AD&D creator Gary Gygax was also critical of errors in the book. Gygax noted that due to "premature actions", TSR got "the cart in advance of the horse" by mentioning a spell (advanced illusion) and a magic item (the philosopher's stone) which had not yet appeared in a game manual, promising they would eventually appear in game material in 1983. Gygax later commented on an individual who had criticized the Deities & Demigods Cyclopedia, noting that this was the same individual responsible for errors on the Fiend Folios random encounter tables, among other errors.

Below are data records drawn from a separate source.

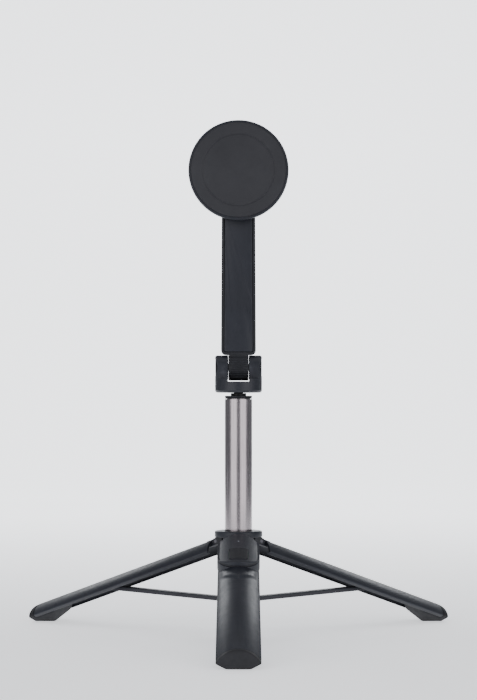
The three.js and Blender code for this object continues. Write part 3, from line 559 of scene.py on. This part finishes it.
def foot_rings():
    """The foot as rings across the leg, from its tail to its toe.

    Each ring is seen from a point inside it. The distance to the round back, to the two sides
    of the leg's third, to the sole line and to the nose curve is worked out along each ray, and
    the ring is a smooth minimum of them, so every edge comes out rounded.
    """
    nose_z = toe[1] + 0.08 * MM
    z = np.concatenate([np.linspace(tail[1], SHELL_END + 0.01 * MM, 26),
                        SHELL_END - 0.3 * MM - (SHELL_END - 0.3 * MM - nose_z) * np.sin(
                            np.linspace(0, math.pi / 2, 40))])
    z = z[:, None]
    angle = np.linspace(0, 2 * math.pi, 144, endpoint=False)[None, :]
    under_z = np.array([toe[1], sole_front[1], sole_back[1], heel[1], tail[1]])
    under_x = np.array([toe[0], sole_front[0], sole_back[0], heel[0], tail[0]])
    low = np.interp(z, under_z, under_x)
    s = np.linspace(0, 1, 60)
    crown = (handle_r, SHELL_END - 0.6 * MM)
    turn_at = (handle_r - 0.3 * MM, toe[1] + 0.3 * MM)
    curve = [(1 - s) ** 2 * crown[k] + 2 * s * (1 - s) * turn_at[k] + s ** 2 * toe[k] for k in (0, 1)]
    high = np.interp(z, curve[1][::-1], curve[0][::-1])
    back = np.where(z > SHELL_END, LIP_R - 0.3 * MM, handle_r)
    high = np.minimum(high, back)
    middle = (np.maximum(low, 0) + high) / 2
    cosine, sine = np.cos(angle), np.sin(angle)
    to_back = -middle * cosine + np.sqrt(np.maximum(back ** 2 - (middle * sine) ** 2, 1e-12))
    far = 1.0
    side_slope = math.tan(FOOT_HALF_ANGLE)
    closing = np.abs(sine) - side_slope * cosine
    to_side = np.where(closing > 1e-6, (side_slope * middle - FOOT_GAP) / np.maximum(closing, 1e-6), far)
    to_low = np.where(cosine < -1e-6, (middle - low) / np.maximum(-cosine, 1e-6), far)
    to_high = np.where(cosine > 1e-6, (high - middle) / np.maximum(cosine, 1e-6), far)
    walls = np.stack([to_back, to_side, to_low, to_high])
    power = 22
    nearest = np.min(walls, 0)
    ray = nearest * np.sum((nearest / walls) ** power, 0) ** (-1 / power)
    return np.stack([middle + ray * cosine, ray * sine, np.broadcast_to(z, ray.shape)], -1)


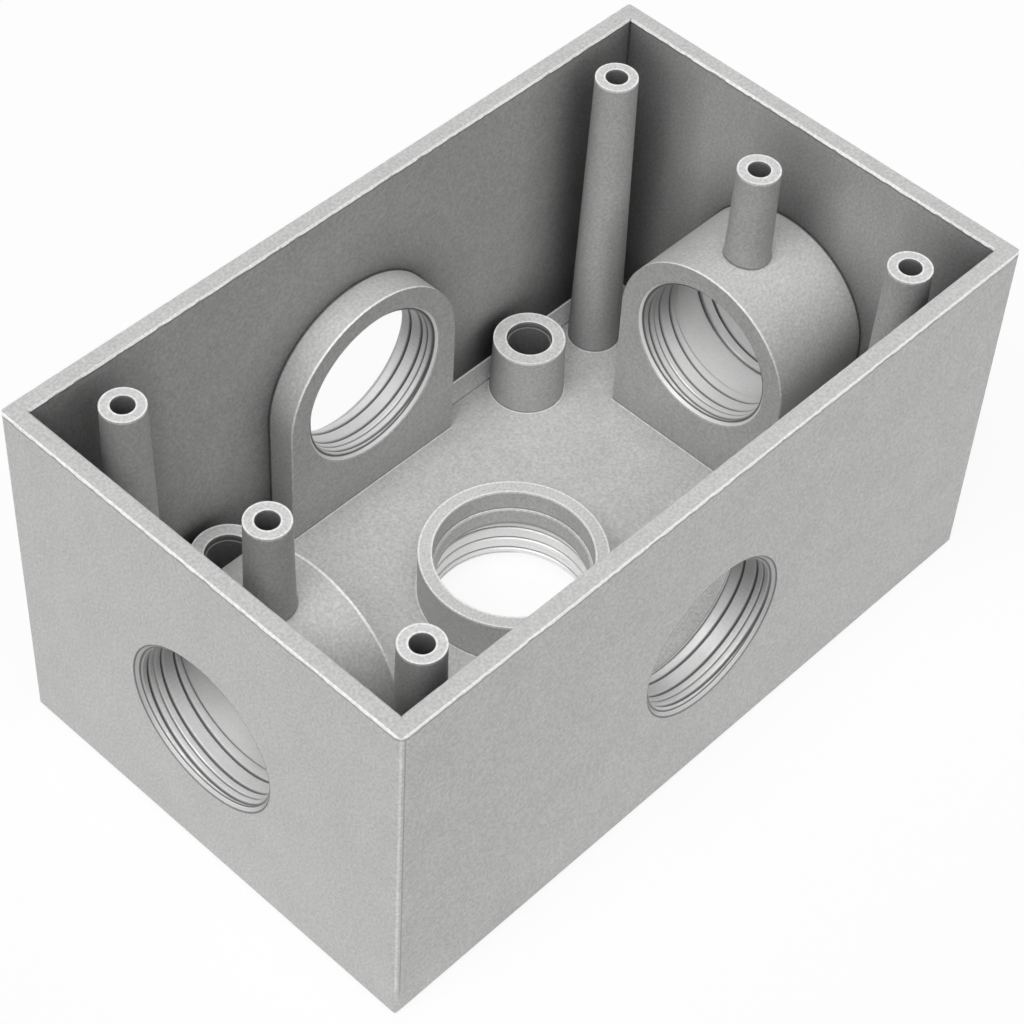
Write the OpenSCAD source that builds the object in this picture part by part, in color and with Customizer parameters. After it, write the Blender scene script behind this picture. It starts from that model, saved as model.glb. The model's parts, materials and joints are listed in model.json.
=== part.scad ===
// Surface conduit box with five threaded outlets, cast in one piece and open at the top.
// Millimetres. The origin is the middle of the back face, which the box stands on here.
// +X runs along the length and +Z points out of the open side.

/* [Body] */
// Length over the end walls
body_l = 114.3; // [106:0.1:140]
// Width over the side walls
body_w = 69.85; // [66:0.05:90]
// Height from the back face to the rim
body_h = 58.5; // [54:0.5:80]
// Thickness of the four walls
wall_t = 2.7; // [2:0.1:3.5]
// Thickness of the floor
floor_t = 7; // [5:0.5:9]
// Radius of the vertical edges and of the edges round the back face
edge_r = 1.2; // [0.5:0.1:2]
// Radius of the outer edge of the rim
rim_r = 0.4; // [0.2:0.1:0.8]
// Chamfer on the inner edge of the rim
rim_break = 0.3; // [0.1:0.1:0.6]
// Chamfer along the foot of the walls, inside
foot_fillet = 2; // [1:0.25:3]

/* [Outlets] */
// Height of the side and end outlets above the back face
outlet_z = 27.2; // [25:0.1:30]
// Radius of the tapped bores, at the root of the thread
bore_r = 12.1; // [10:0.1:13]
// Chamfer at both mouths of a bore
bore_chamfer = 0.5; // [0.3:0.1:0.8]
// Depth of the thread, cut outward from the drilled bore
thread_depth = 0.8; // [0.4:0.1:1.2]
// Tapped length of the bores in the hubs, from the outer mouth
tapped_l = 12; // [8:0.5:12]

/* [Hubs and pads] */
// How far the hubs reach in from the end walls
hub_l = 17.5; // [10:0.5:22]
// Metal round the bore in a hub
hub_wall = 2.7; // [2:0.1:4]
// How far the pads reach in from the side walls
pad_l = 4.8; // [3:0.1:8]
// Metal round the bore in a pad
pad_wall = 3.6; // [2:0.1:5]
// Height of the collar round the outlet in the floor
collar_h = 7.4; // [4:0.1:10]
// Metal between the tapped bore and the outside of the collar
collar_wall = 1.2; // [1:0.1:3]
// Radius of the smooth mouth of the floor outlet
mouth_r = 11.3; // [9:0.1:11.5]
// Depth of the smooth mouth
mouth_l = 3.5; // [2:0.1:4]
// Radius of the stop below the smooth mouth
stop_r = 10.8; // [8.5:0.1:11]
// Depth from the top of the collar to the underside of the stop
stop_l = 6.2; // [5:0.1:8]

/* [Screw posts] */
// Distance from the end faces to the middle of the posts
post_inset_l = 12.2; // [10:0.1:14]
// Distance from the side faces to the middle of the corner posts
post_inset_w = 8.9; // [8:0.1:12]
// How far the posts end below the rim
post_drop = 1.2; // [0:0.1:4]
// Radius of a post at its top
post_r = 3.05; // [2.6:0.05:3.5]
// Taper of a post's side, in degrees
post_draft = 1; // [0.5:0.1:1.5]
// Radius of the screw holes in the posts
screw_r = 1.6; // [1:0.05:2]
// Depth of the screw holes in the corner posts
corner_hole_l = 20; // [10:1:30]
// Depth of the screw holes in the two posts on the hubs
hub_hole_l = 12; // [8:0.5:13]

/* [Mounting bosses] */
// Distance from the end faces to the middle of the bosses
boss_inset_l = 27.5; // [26.5:0.1:30]
// Distance from the side faces to the middle of the bosses
boss_inset_w = 9.4; // [9:0.1:12]
// Height of the bosses above the floor
boss_h = 10; // [5:0.5:14]
// Radius of a boss at its top
boss_r = 5.3; // [4.5:0.1:5.6]
// Taper of a boss's side, in degrees
boss_draft = 1.5; // [0.5:0.1:2]
// Radius of the mounting hole through a boss
mount_r = 3.1; // [2.5:0.1:3.5]
// Radius of the shallow seat at the top of the hole
seat_r = 3.35; // [3.2:0.05:4]
// Depth of the seat
seat_l = 1; // [0.5:0.1:2]

/* [Hidden] */
// Cuts run past the faces they open by this much
past = 1;
// Added forms reach this far into the metal that carries them
root = 1;
inner_l = body_l - 2 * wall_t;
inner_w = body_w - 2 * wall_t;
throat_r = bore_r - thread_depth;
hub_r = bore_r + hub_wall;
pad_r = bore_r + pad_wall;
collar_r = bore_r + collar_wall;
collar_top = floor_t + collar_h;
post_x = body_l / 2 - post_inset_l;
post_y = body_w / 2 - post_inset_w;
post_top = body_h - post_drop;
hub_post_foot = outlet_z + hub_r - root;
boss_x = body_l / 2 - boss_inset_l;
boss_y = body_w / 2 - boss_inset_w;
boss_top = floor_t + boss_h;
$fn = 96;

// Copies the children to both ends along X
module at_both_ends() {
    for (turn = [0, 180]) rotate([0, 0, turn]) children();
}

// Copies the children to the four corners of a rectangle with these half sides
module at_corners(half_l, half_w) {
    for (x = [-half_l, half_l], y = [-half_w, half_w]) translate([x, y, 0]) children();
}

// Rectangle with rounded corners
module rounded_rectangle(l, w, r) {
    square([l - 2 * r, w], center = true);
    square([l, w - 2 * r], center = true);
    at_corners(l / 2 - r, w / 2 - r) circle(r);
}

// Side view of the outside: large rounding at the back face, small rounding at the rim
module outer_view(span) {
    translate([-span / 2, edge_r]) square([span, body_h - edge_r - rim_r]);
    translate([-span / 2 + edge_r, 0]) square([span - 2 * edge_r, body_h / 2]);
    translate([-span / 2 + rim_r, body_h / 2]) square([span - 2 * rim_r, body_h / 2]);
    for (side = [-1, 1]) translate([side * (span / 2 - edge_r), edge_r]) circle(edge_r);
    for (side = [-1, 1]) translate([side * (span / 2 - rim_r), body_h - rim_r]) circle(rim_r);
}

// Side view of the cavity: chamfered foot, straight walls and a broken edge at the rim
module cavity_view(span) {
    half = span / 2;
    flare = rim_break + past;
    polygon([
        [-half + foot_fillet, floor_t],
        [half - foot_fillet, floor_t],
        [half, floor_t + foot_fillet],
        [half, body_h - rim_break],
        [half + flare, body_h + past],
        [-half - flare, body_h + past],
        [-half, body_h - rim_break],
        [-half, floor_t + foot_fillet]
    ]);
}

// Stands a side view up and extrudes it across the given width
module across(width) {
    rotate([90, 0, 0]) linear_extrude(width, center = true) children();
}

module shell() {
    difference() {
        intersection() {
            linear_extrude(body_h) rounded_rectangle(body_l, body_w, edge_r);
            across(body_w + 2 * past) outer_view(body_l);
            rotate([0, 0, 90]) across(body_l + 2 * past) outer_view(body_w);
        }
        intersection() {
            across(body_w + 2 * past) cavity_view(inner_l);
            rotate([0, 0, 90]) across(body_l + 2 * past) cavity_view(inner_w);
        }
    }
}

// Arch that stands on the floor round an outlet, seen along the outlet's axis
module arch(r) {
    translate([0, outlet_z]) circle(r);
    translate([-r, floor_t - root]) square([2 * r, outlet_z - floor_t + root]);
}

// Arch from x = 0 towards +X
module arch_block(r, l) {
    rotate([90, 0, 90]) linear_extrude(l) arch(r);
}

module hubs() {
    at_both_ends() translate([inner_l / 2 - hub_l, 0, 0]) arch_block(hub_r, hub_l + root);
}

module pads() {
    rotate([0, 0, 90]) at_both_ends()
        translate([inner_w / 2 - pad_l, 0, 0]) arch_block(pad_r, pad_l + root);
}

module collar() {
    translate([0, 0, floor_t - root]) cylinder(h = collar_h + root, r = collar_r);
}

// Round post that widens towards its foot
module tapered_post(foot, top, top_r, draft) {
    foot_r = top_r + (top - foot) * tan(draft);
    translate([0, 0, foot]) cylinder(h = top - foot, r1 = foot_r, r2 = top_r);
}

module corner_posts() {
    at_corners(post_x, post_y) tapered_post(floor_t - root, post_top, post_r, post_draft);
}

module hub_posts() {
    at_both_ends() translate([post_x, 0, 0])
        tapered_post(hub_post_foot, post_top, post_r, post_draft);
}

module mounting_bosses() {
    at_corners(boss_x, boss_y) tapered_post(floor_t - root, boss_top, boss_r, boss_draft);
}

// Blind hole down from z = 0
module screw_hole(l) {
    translate([0, 0, -l]) cylinder(h = l + past, r = screw_r);
}

module screw_holes() {
    at_corners(post_x, post_y) translate([0, 0, post_top]) screw_hole(corner_hole_l);
    at_both_ends() translate([post_x, 0, post_top]) screw_hole(hub_hole_l);
}

module mounting_holes() {
    at_corners(boss_x, boss_y) {
        translate([0, 0, -past]) cylinder(h = boss_top + 2 * past, r = mount_r);
        translate([0, 0, boss_top - seat_l]) cylinder(h = seat_l + past, r = seat_r);
    }
}

// Chamfer at the mouth of a bore at z = 0, opening downward
module mouth_chamfer(r) {
    translate([0, 0, -past])
        cylinder(h = bore_chamfer + past, r1 = r + bore_chamfer + past, r2 = r);
}

// Bore of a pad upward from z = 0, tapped all through
module pad_bore(l) {
    translate([0, 0, -past]) cylinder(h = l + 2 * past, r = bore_r);
    mouth_chamfer(bore_r);
    translate([0, 0, l]) mirror([0, 0, 1]) mouth_chamfer(bore_r);
}

// Bore of a hub upward from its inner mouth at z = 0, tapped from the outer mouth
module hub_bore(l) {
    translate([0, 0, -past]) cylinder(h = l + past, r = throat_r);
    translate([0, 0, l - tapped_l]) cylinder(h = tapped_l + past, r = bore_r);
    mouth_chamfer(throat_r);
    translate([0, 0, l]) mirror([0, 0, 1]) mouth_chamfer(bore_r);
}

// Lays a bore along +X, with its inner mouth at this x and the height of the outlets
module laid_at(x) {
    translate([x, 0, outlet_z]) rotate([0, 90, 0]) children();
}

module outlets() {
    at_both_ends() laid_at(inner_l / 2 - hub_l) hub_bore(hub_l + wall_t);
    rotate([0, 0, 90]) at_both_ends() laid_at(inner_w / 2 - pad_l) pad_bore(pad_l + wall_t);
}

// The floor outlet is tapped from the back face up to a smooth stop in the collar
module floor_outlet() {
    translate([0, 0, -past]) cylinder(h = collar_top - stop_l + past, r = bore_r);
    mouth_chamfer(bore_r);
    translate([0, 0, -past]) cylinder(h = collar_top + 2 * past, r = stop_r);
    translate([0, 0, collar_top - mouth_l]) cylinder(h = mouth_l + past, r = mouth_r);
}

module box_casting() {
    color([0.74, 0.74, 0.73]) difference() {
        union() {
            shell();
            hubs();
            pads();
            collar();
            corner_posts();
            hub_posts();
            mounting_bosses();
        }
        outlets();
        floor_outlet();
        screw_holes();
        mounting_holes();
    }
}

box_casting();
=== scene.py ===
import json
import math

import bpy
from mathutils import Matrix, Vector


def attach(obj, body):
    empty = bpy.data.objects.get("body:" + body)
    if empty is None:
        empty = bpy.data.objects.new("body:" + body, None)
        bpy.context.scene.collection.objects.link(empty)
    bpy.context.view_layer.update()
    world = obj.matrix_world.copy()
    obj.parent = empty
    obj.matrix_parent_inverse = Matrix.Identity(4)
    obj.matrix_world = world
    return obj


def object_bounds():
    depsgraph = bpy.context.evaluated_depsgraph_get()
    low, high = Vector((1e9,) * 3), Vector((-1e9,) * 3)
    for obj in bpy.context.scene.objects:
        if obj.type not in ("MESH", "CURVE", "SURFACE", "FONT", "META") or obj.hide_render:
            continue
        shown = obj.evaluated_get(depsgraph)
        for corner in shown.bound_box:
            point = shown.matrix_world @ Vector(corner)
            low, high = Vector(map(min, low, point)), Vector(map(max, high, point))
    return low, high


MM = 0.001

# Camera, fitted to the photograph
CAMERA_AZIMUTH = -48.894
CAMERA_ELEVATION = 48.80
CAMERA_ROLL = 3.72
CAMERA_DISTANCE = 382.85 * MM
CAMERA_TARGET_HEIGHT = 28 * MM
CAMERA_RIGHT = -0.85 * MM
CAMERA_UP = -3.27 * MM
SENSOR_WIDTH = 36.0
LENS = 100.22
NEAREST_SEEN = 0.01
FARTHEST_SEEN = 20

# Forms of the casting; a reach is just past the form, measured from the box's middle
WALL = 2.7 * MM
FLOOR_TOP = 7 * MM
STRIP_TOP = 9 * MM
COLLAR_TOP = 14.4 * MM
BOSS_TOP = 17 * MM
POST_TOP = 57.3 * MM
COLLAR_RADIUS = 13.3 * MM
COLLAR_REACH = 14 * MM
MOUTH_RADIUS = 11.3 * MM
BOSS_MIDDLE = (29.65 * MM, 25.525 * MM)
BOSS_RADIUS = 5.3 * MM
BOSS_HALF_WIDTH = 5.65 * MM
SEAT_RADIUS = 3.35 * MM
POST_MIDDLE = (44.95 * MM, 26.025 * MM)
HUB_POST_MIDDLE = (44.95 * MM, 0)
POST_RADIUS = 3.05 * MM
SCREW_RADIUS = 1.6 * MM
HUB_FACE = 36.95 * MM
HUB_REACH = 14.9 * MM
PAD_FACE = 27.425 * MM
PAD_REACH = 15.8 * MM
BORE_CHAMFER = 0.5 * MM
HUB_THROAT = 8.2 * MM
THROAT_STEP = 0.8 * MM

# Thread of the outlets
THREAD_PITCH = 2.2 * MM
THREAD_LEAD = 0.8 * MM
THREAD_HEIGHT = 0.42 * MM
THREAD_ZONE = 7.2 * MM
THREAD_SEAT = 0.02 * MM
START_GROOVE = 0.2 * MM
GROOVE_SHARE = 0.26
FINE_GROOVE_START = 0.53
FINE_GROOVE_SHARE = 0.15
FINE_GROOVE_DEPTH = 0.3 * MM
FINE_GROOVE_END = 3 * MM
FINE_GROOVE_FADE = 0.5 * MM
EXTRA_ROUNDS = 2
STEPS_ROUND = 96
STEPS_PER_PITCH = 24
NARROWEST_FACE = 0.03 * MM
SHARP_ANGLE = 25
GROOVE_LAYER = "groove"

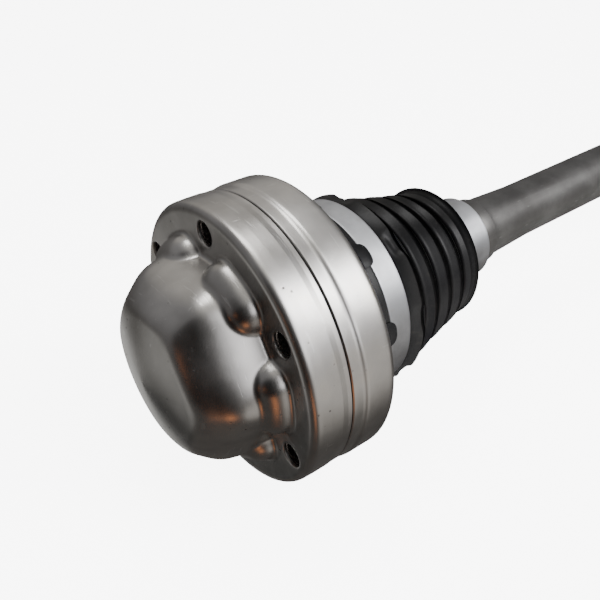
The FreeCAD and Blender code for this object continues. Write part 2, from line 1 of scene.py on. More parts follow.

The Fiend Folio was given an 8 out of 10 in the December 1981/January 1982 issue of White Dwarf. Reviewer Jamie Thomson compared it to the Monster Manual (MM) in format, and felt the Folios artwork was better. Thompson felt the biggest distinction was that while the MM was American, the Folio was of British origin. Creatures he commented on were the giant bat ("seems an obvious choice for D&D"), the death dog ("rumored to be a descendant of Cerberus"), Lolth ("which often appears on fantasy literature"), the elemental princes of evil, and the drow ("who figure prominently in a number of TSR dungeon modules"). Also mentioned were the penanggalon, the caterwaul, the death knight, and the revenant. In summary, Thomson recommended the book for readers who wanted more monsters, but that if they did not already possess the MM it was not essential.

Lawrence Schick commented on the book's contents in his 1991 book Heroic Worlds: "Some of the monsters are really goofy—you're sure to find several good belly laughs in this volume. A dozen or so entries are genuinely imaginative and useful."

In his 2023 book Monsters, Aliens, and Holes in the Ground, RPG historian Stu Horvath noted, "while Fiend Folio was largely a dead-end for AD&D, it is a glimpse into the future of a behemoth of a different sort ... All of these aesthetic choices would coalesce in the years to come in the Fighting Fantasy series of adventures gamebooks and in the many faces of Games Workshop's gore-flecked, heavy metal-influenced Warhammer franchise."